Salmonella Typhia IgG/IgM Test
Salmonella typhia IgG/IgM rapid test cassette is solid phase immunochromatographic assay, used to detect IgG and IgM antibodies specific to salmonella typhoid, and used as an aid in the diagnosis of Salmonella Typhoid Fever.
Salmonella typhoid IgG/IgM rapid test cassette is solid phase immunochromatographic assay for the rapid, qualitative and differential detection of IgG and IgM antibodies to Salmonella typhi in human serum, plasma or whole blood, as an aid in the diagnosis of Typhoid Fever. This test provides only a preliminary testing result. More specific alternative diagnosis method must be used when positive result is observed, in order to obtain a confirmation of Salmonella typhi infection.

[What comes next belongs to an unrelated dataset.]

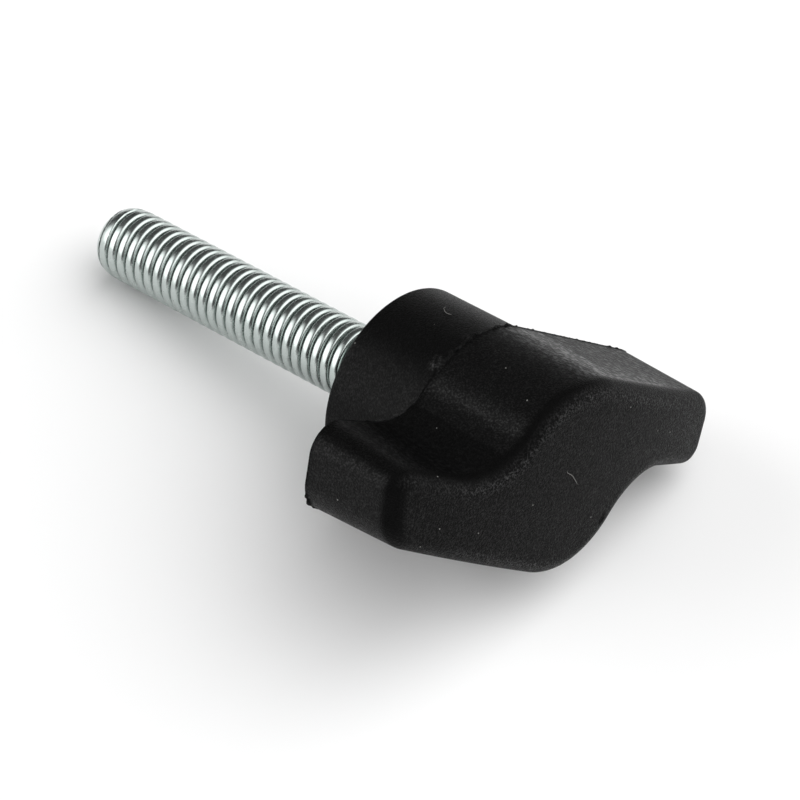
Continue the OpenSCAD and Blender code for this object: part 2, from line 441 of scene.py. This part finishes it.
def grainGroup():
    # spark-eroded grain: a pebbled height and a mask of its high spots
    group, nodes, links, given, result = newGroup(
        "eroded grain", (("Grain Size", 0.12), ("Coarse Share", 0.3)), ("Height", "High Spots"))
    place = nodes.new("ShaderNodeTexCoord").outputs["Object"]
    perMetre = scalar(nodes, links, "DIVIDE", 1000, given["Grain Size"])
    layers = []
    fewer = scalar(nodes, links, "MULTIPLY", perMetre, grainShape["coarser"])
    for scale, detail in ((perMetre, 2), (fewer, 1)):
        layer = nodes.new("ShaderNodeTexNoise")
        layer.inputs["Detail"].default_value = detail
        layer.inputs["Roughness"].default_value = grainShape["noiseRoughness"]
        links.new(place, layer.inputs["Vector"])
        links.new(scale, layer.inputs["Scale"])
        layers.append(layer.outputs["Fac"])
    both = nodes.new("ShaderNodeMix")
    links.new(given["Coarse Share"], both.inputs["Factor"])
    links.new(layers[0], both.inputs["A"])
    links.new(layers[1], both.inputs["B"])
    links.new(both.outputs["Result"], result["Height"])
    high = nodes.new("ShaderNodeMapRange")
    high.inputs["From Min"].default_value = grainShape["highSpots"][0]
    high.inputs["From Max"].default_value = grainShape["highSpots"][1]
    links.new(both.outputs["Result"], high.inputs["Value"])
    links.new(high.outputs["Result"], result["High Spots"])
    return group


def speckGroup():
    # rare round specks, one at most in each cell of space
    group, nodes, links, given, result = newGroup(
        "specks", (("Spacing", 1.2), ("Size", 0.06), ("Share", 0.5)), ("Mask",))
    cells = nodes.new("ShaderNodeTexVoronoi")
    links.new(nodes.new("ShaderNodeTexCoord").outputs["Object"], cells.inputs["Vector"])
    links.new(scalar(nodes, links, "DIVIDE", 1000, given["Spacing"]), cells.inputs["Scale"])
    reach = scalar(nodes, links, "DIVIDE", given["Size"], given["Spacing"])
    near = scalar(nodes, links, "LESS_THAN", cells.outputs["Distance"], reach)
    pick = nodes.new("ShaderNodeSeparateColor")
    links.new(cells.outputs["Color"], pick.inputs[0])
    chosen = scalar(nodes, links, "LESS_THAN", pick.outputs[0], given["Share"])
    links.new(scalar(nodes, links, "MULTIPLY", near, chosen), result["Mask"])
    return group


def mixColour(nodes, links, factor, a, b):
    mix = nodes.new("ShaderNodeMix")
    mix.data_type = "RGBA"
    links.new(factor, mix.inputs["Factor"])
    give(links, mix.inputs["A"], a)
    give(links, mix.inputs["B"], b)
    return mix.outputs["Result"]


def fromGroup(nodes, links, group, values):
    node = nodes.new("ShaderNodeGroup")
    node.node_tree = group
    for name, value in values.items():
        give(links, node.inputs[name], value)
    return node.outputs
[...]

Introduction to S.Typhi Test Cassette
There are three pre-coated lines on the strip of Salmonella typhi Test: "G" for the detection of Salmonella typhi IgG antibody, "M" for IgM, and "C" for inner quality control. A purple "G" and/or "M" lines can be observed visually in the result window, if there are enough IgG and/or IgM antibodies to salmonella typhi in the tested specimen, indicating a positive result.
S.Typhia Rapid Test is Helpful
Although Widal test and culture methods are regarded as confirmatory diagnostic methods, they take long time, and it may become later to start antibiotic measures to treat the disease when waiting for the testing results. So, usually, if tested positive with a salmonella typhi rapid testing method, especially if the patient has a contact history with confirmed patient of Typhoid fever, therapeutic trial with chloramphenicol can be taken during this waiting time for the testing result of culture method. In this way, the Salmonella typhi IgG/IgM Test cassette is helpful in the treatment of the typhoid fever.
Typhoid fever is a serious illness caused by a bacterium called Salmonella typhi. Typhoid fever is characterized by a slowly progressive fever as high as 40 centigrade, profuse sweating and gastroenteritis. The World Health Organization identifies typhoid fever as a serious public health problem.
About 10% of untreated patients may shed infectious bacteria in their stool up to 3 months after onset of symptoms and 2%-5% may become permanent shedders, who are called chronic carriers. People can be infected by eating or drinking contaminated food or water or by contacting with patients of Typhoid fever. Common sanitary measures can effectively control the transfer of salmonella typhosa.